Bhausaheb’s eldest daughter Indira (Indirabai Bhajekar nee Jatar) also lived here and matriculated from St.Ursula’s, Nagpur.  She was an educated lady, who got her degree from Fergusson College, even after her marriage.

Sadashiv (Balu) Jatar and Sudhir Chintamani Jatar (Maj Gen. SCN Jatar) lived here from 1933 to 1938.

Nagpur House 16 Civil Lines West View-230313
Nagpur House 16 Civil Lines East View-2 230313

Pictures and post by Maj Gen SCN Jatar, the youngest son and child of Bhausaheb.

Deo Wada – the house of Janki Deo Jatar or Aaisaheb

This is the house that Aaisaheb grew up in. She belonged to the Deo family and this wada belonged to the Deos, who by the way are not Deshashta Brahmins as the name suggests, but Karhades, like the Jatars.

Aaisaheb is the last known female ancestor of the Jatars and thus can be considered the mother of all Jatars!
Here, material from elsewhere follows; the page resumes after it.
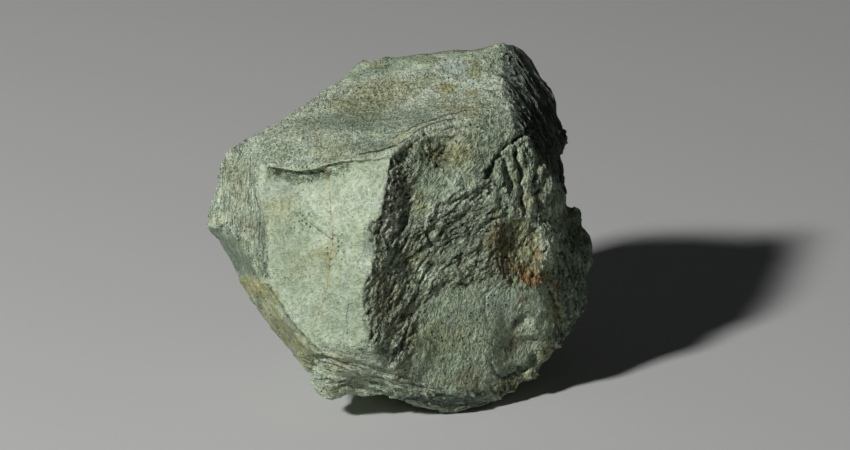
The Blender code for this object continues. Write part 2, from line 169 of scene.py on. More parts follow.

The matriarch of the Jatar brood.

This wada has long been torn down. She did not belong to a rich family, but definitely a cultured one.

These photographs were sent to me by the wife of a cousin of mine from the Deo family, a cousin three or four times removed. His great-grandfather was my grandfather’s first cousin – Nita.